» **EXERCISE INSTRUCTIONS**:
Reproduce the entire listing word for word.

━━ PROVIDED MATERIAL ━━

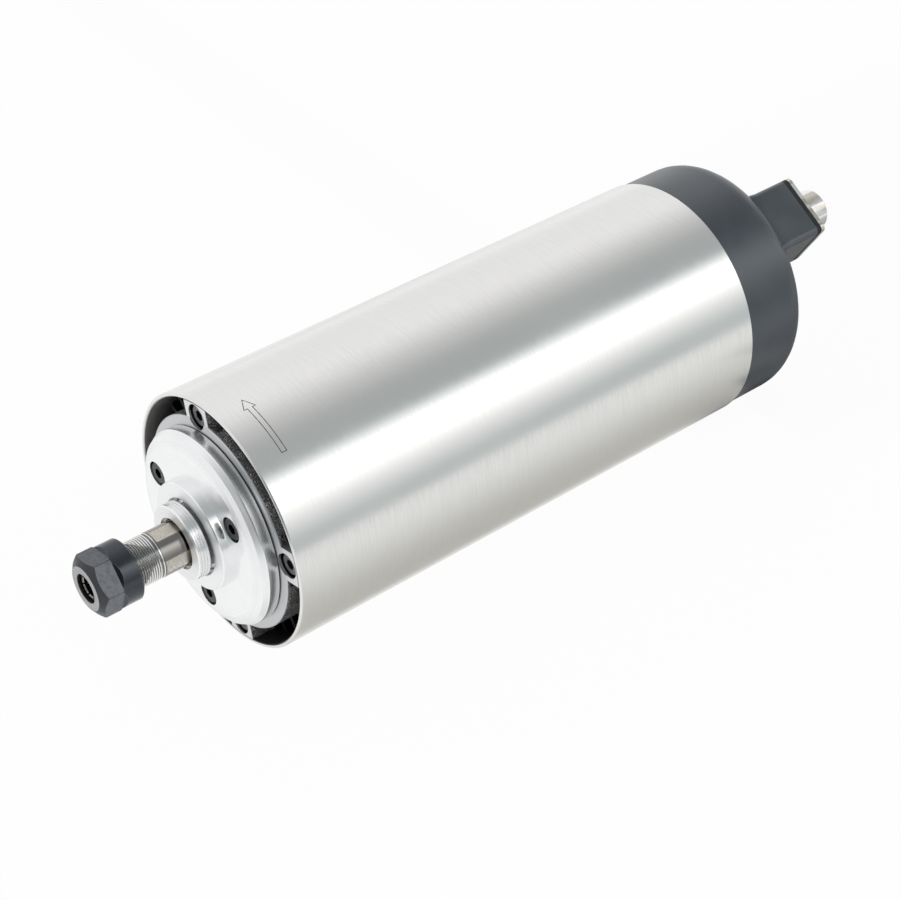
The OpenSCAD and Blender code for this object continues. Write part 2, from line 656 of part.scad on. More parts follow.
// Rear housing: disc with four ears and a hub for the rear bearing
module rear_housing() {
    color("silver") difference() {
        union() {
            lathe([[x_jacket_end - 3, 0], [x_jacket_end - 3, jacket_r - fit],
                [x_jacket_end, jacket_r - fit], [x_jacket_end, fin_root_r], [x_rear_disc, fin_root_r],
                [x_rear_disc, rear_hub_r], [x_rear_hub_end, rear_hub_r],
                [x_rear_hub_end, 0]]);
            for (i = [0:ear_count - 1]) around(ear_angle + i * ear_span, ear_screw_r)
                bar(x_jacket_end, x_rear_disc, bore_fit_r - ear_screw_r, 48);
            at_posts() bar(x_jacket_end, x_rear_disc, post_r, 48);
        }
        bar(x_jacket_end - 3 - over, x_rear_lip, rb_or + fit);
        bar(x_rear_lip - over, x_rear_hub_end + over, rb_or - lip_w);
        sleeve(x_jacket_end - 3 - over, x_jacket_end + rear_disc_t / 2, jacket_r - spigot_wall,
            rear_hub_r);
        for (i = [0:ear_count - 1]) around(ear_angle + i * ear_span, ear_screw_r)
            bar(x_jacket_end - over, x_rear_disc + over, screw_d / 2 + hole_gap, 32);
        at_posts() bar(x_jacket_end - over, x_rear_disc + over, screw_d / 2 + thread_gap, 32);
        around(box_angle, lead_hole_r)
            bar(x_jacket_end - over, x_rear_disc + over, lead_hole_d / 2, 32);
    }
}

module rear_housing_screws() {
    color("dimgray") for (i = [0:ear_count - 1]) around(ear_angle + i * ear_span, ear_screw_r)
        translate([x_rear_disc, 0, 0]) mirror([1, 0, 0]) socket_screw(screw_d, rear_screw_l);
}

// Grommet: a grooved rubber sleeve where the leads pass the rear housing
module lead_grommet() {
    in_r = lead_hole_d / 2 - 0.8;
    out_r = lead_hole_d / 2 - fit;
    x0 = x_jacket_end + rear_disc_t / 2;
    color([0.1, 0.1, 0.1]) around(box_angle, lead_hole_r)
        lathe([[x0 - 1, in_r], [x0 - 1, out_r + grommet_lip], [x0, out_r + grommet_lip], [x0, out_r],
            [x_rear_disc, out_r], [x_rear_disc, out_r + grommet_lip],
            [x_rear_disc + 1, out_r + grommet_lip], [x_rear_disc + 1, in_r]], 32);
}

// Jacket: extruded tube with fins along it and four bosses for the housing screws
module motor_jacket() {
    screw_boss_r = bore_fit_r - ear_screw_r;
    fin_step = 360 / fin_count;
    color([0.12, 0.12, 0.13]) difference() {
        along_x(x_jacket, x_jacket_end) difference() {
            union() {
                circle(r = fin_root_r, $fn = 96);
                for (i = [0:fin_count - 1]) rotate(ear_angle + (i + 0.5) * fin_step)
                    translate([-fin_t / 2, fin_root_r - 1])
                        square([fin_t, bore_fit_r - 0.1 - fin_root_r + 1]);
                for (i = [0:ear_count - 1]) rotate(ear_angle + i * ear_span)
                    translate([0, ear_screw_r]) circle(r = screw_boss_r, $fn = 48);
            }
            circle(r = jacket_r, $fn = 96);
        }
        for (i = [0:ear_count - 1]) around(ear_angle + i * ear_span, ear_screw_r) {
            bar(x_jacket - over, x_jacket + ear_screw_l, screw_d / 2 + thread_gap, 32);
            bar(x_jacket_end - rear_screw_l + 2, x_jacket_end + over, screw_d / 2 + thread_gap, 32);
        }
    }
}

slot_depth_r = jacket_r - 4;    // radius at the bottom of the stator slots
slot_width = 3;

// Stator core: laminated ring with slots open to the bore
module stator_core() {
    color([0.35, 0.36, 0.38]) difference() {
        sleeve(x_stator, x_stator_end, jacket_r - fit, stator_bore / 2);
        for (i = [0:stator_slots - 1]) rotate([i * 360 / stator_slots, 0, 0])
            translate([x_stator - over, -slot_width / 2, stator_bore / 2 - 1])
                cube([stator_l + 2 * over, slot_width, slot_depth_r - stator_bore / 2 + 1]);
    }
}

// Winding: a bar in each slot and a rounded end turn at both ends
module stator_winding() {
    r0 = stator_bore / 2 + 1;
    r1 = jacket_r - 1.5;
    round_r = 2.5;
    module end_turn(x0, x1) {
        lathe(concat(arc(x1 - round_r, r1 - round_r, round_r, 0, 90, 4),
            arc(x0 + round_r, r1 - round_r, round_r, 90, 180, 4),
            arc(x0 + round_r, r0 + round_r, round_r, 180, 270, 4),
            arc(x1 - round_r, r0 + round_r, round_r, 270, 360, 4)), 72);
    }
    color("sienna") {
        end_turn(x_stator - end_turn_l, x_stator - 0.5);
        end_turn(x_stator_end + 0.5, x_stator_end + end_turn_l);
        for (i = [0:stator_slots - 1]) rotate([i * 360 / stator_slots, 0, 0])
            translate([x_stator - 2, -slot_width / 2 + 0.2, r0 + 1])
                cube([stator_l + 4, slot_width - 0.4, slot_depth_r - r0 - 1.2]);
    }
}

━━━

» **RESPONSE**:
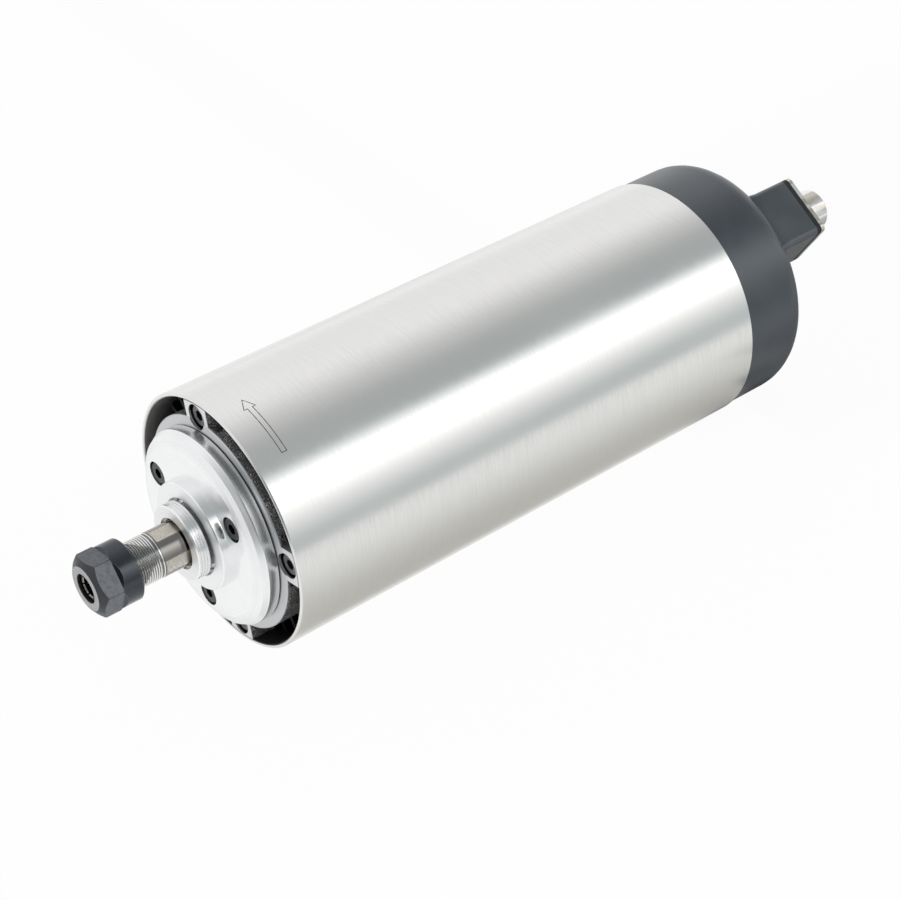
The OpenSCAD and Blender code for this object continues. Write part 2, from line 656 of part.scad on. More parts follow.
// Rear housing: disc with four ears and a hub for the rear bearing
module rear_housing() {
    color("silver") difference() {
        union() {
            lathe([[x_jacket_end - 3, 0], [x_jacket_end - 3, jacket_r - fit],
                [x_jacket_end, jacket_r - fit], [x_jacket_end, fin_root_r], [x_rear_disc, fin_root_r],
                [x_rear_disc, rear_hub_r], [x_rear_hub_end, rear_hub_r],
                [x_rear_hub_end, 0]]);
            for (i = [0:ear_count - 1]) around(ear_angle + i * ear_span, ear_screw_r)
                bar(x_jacket_end, x_rear_disc, bore_fit_r - ear_screw_r, 48);
            at_posts() bar(x_jacket_end, x_rear_disc, post_r, 48);
        }
        bar(x_jacket_end - 3 - over, x_rear_lip, rb_or + fit);
        bar(x_rear_lip - over, x_rear_hub_end + over, rb_or - lip_w);
        sleeve(x_jacket_end - 3 - over, x_jacket_end + rear_disc_t / 2, jacket_r - spigot_wall,
            rear_hub_r);
        for (i = [0:ear_count - 1]) around(ear_angle + i * ear_span, ear_screw_r)
            bar(x_jacket_end - over, x_rear_disc + over, screw_d / 2 + hole_gap, 32);
        at_posts() bar(x_jacket_end - over, x_rear_disc + over, screw_d / 2 + thread_gap, 32);
        around(box_angle, lead_hole_r)
            bar(x_jacket_end - over, x_rear_disc + over, lead_hole_d / 2, 32);
    }
}

module rear_housing_screws() {
    color("dimgray") for (i = [0:ear_count - 1]) around(ear_angle + i * ear_span, ear_screw_r)
        translate([x_rear_disc, 0, 0]) mirror([1, 0, 0]) socket_screw(screw_d, rear_screw_l);
}

// Grommet: a grooved rubber sleeve where the leads pass the rear housing
module lead_grommet() {
    in_r = lead_hole_d / 2 - 0.8;
    out_r = lead_hole_d / 2 - fit;
    x0 = x_jacket_end + rear_disc_t / 2;
    color([0.1, 0.1, 0.1]) around(box_angle, lead_hole_r)
        lathe([[x0 - 1, in_r], [x0 - 1, out_r + grommet_lip], [x0, out_r + grommet_lip], [x0, out_r],
            [x_rear_disc, out_r], [x_rear_disc, out_r + grommet_lip],
            [x_rear_disc + 1, out_r + grommet_lip], [x_rear_disc + 1, in_r]], 32);
}

// Jacket: extruded tube with fins along it and four bosses for the housing screws
module motor_jacket() {
    screw_boss_r = bore_fit_r - ear_screw_r;
    fin_step = 360 / fin_count;
    color([0.12, 0.12, 0.13]) difference() {
        along_x(x_jacket, x_jacket_end) difference() {
            union() {
                circle(r = fin_root_r, $fn = 96);
                for (i = [0:fin_count - 1]) rotate(ear_angle + (i + 0.5) * fin_step)
                    translate([-fin_t / 2, fin_root_r - 1])
                        square([fin_t, bore_fit_r - 0.1 - fin_root_r + 1]);
                for (i = [0:ear_count - 1]) rotate(ear_angle + i * ear_span)
                    translate([0, ear_screw_r]) circle(r = screw_boss_r, $fn = 48);
            }
            circle(r = jacket_r, $fn = 96);
        }
        for (i = [0:ear_count - 1]) around(ear_angle + i * ear_span, ear_screw_r) {
            bar(x_jacket - over, x_jacket + ear_screw_l, screw_d / 2 + thread_gap, 32);
            bar(x_jacket_end - rear_screw_l + 2, x_jacket_end + over, screw_d / 2 + thread_gap, 32);
        }
    }
}

slot_depth_r = jacket_r - 4;    // radius at the bottom of the stator slots
slot_width = 3;

// Stator core: laminated ring with slots open to the bore
module stator_core() {
    color([0.35, 0.36, 0.38]) difference() {
        sleeve(x_stator, x_stator_end, jacket_r - fit, stator_bore / 2);
        for (i = [0:stator_slots - 1]) rotate([i * 360 / stator_slots, 0, 0])
            translate([x_stator - over, -slot_width / 2, stator_bore / 2 - 1])
                cube([stator_l + 2 * over, slot_width, slot_depth_r - stator_bore / 2 + 1]);
    }
}

// Winding: a bar in each slot and a rounded end turn at both ends
module stator_winding() {
    r0 = stator_bore / 2 + 1;
    r1 = jacket_r - 1.5;
    round_r = 2.5;
    module end_turn(x0, x1) {
        lathe(concat(arc(x1 - round_r, r1 - round_r, round_r, 0, 90, 4),
            arc(x0 + round_r, r1 - round_r, round_r, 90, 180, 4),
            arc(x0 + round_r, r0 + round_r, round_r, 180, 270, 4),
            arc(x1 - round_r, r0 + round_r, round_r, 270, 360, 4)), 72);
    }
    color("sienna") {
        end_turn(x_stator - end_turn_l, x_stator - 0.5);
        end_turn(x_stator_end + 0.5, x_stator_end + end_turn_l);
        for (i = [0:stator_slots - 1]) rotate([i * 360 / stator_slots, 0, 0])
            translate([x_stator - 2, -slot_width / 2 + 0.2, r0 + 1])
                cube([stator_l + 4, slot_width - 0.4, slot_depth_r - r0 - 1.2]);
    }
}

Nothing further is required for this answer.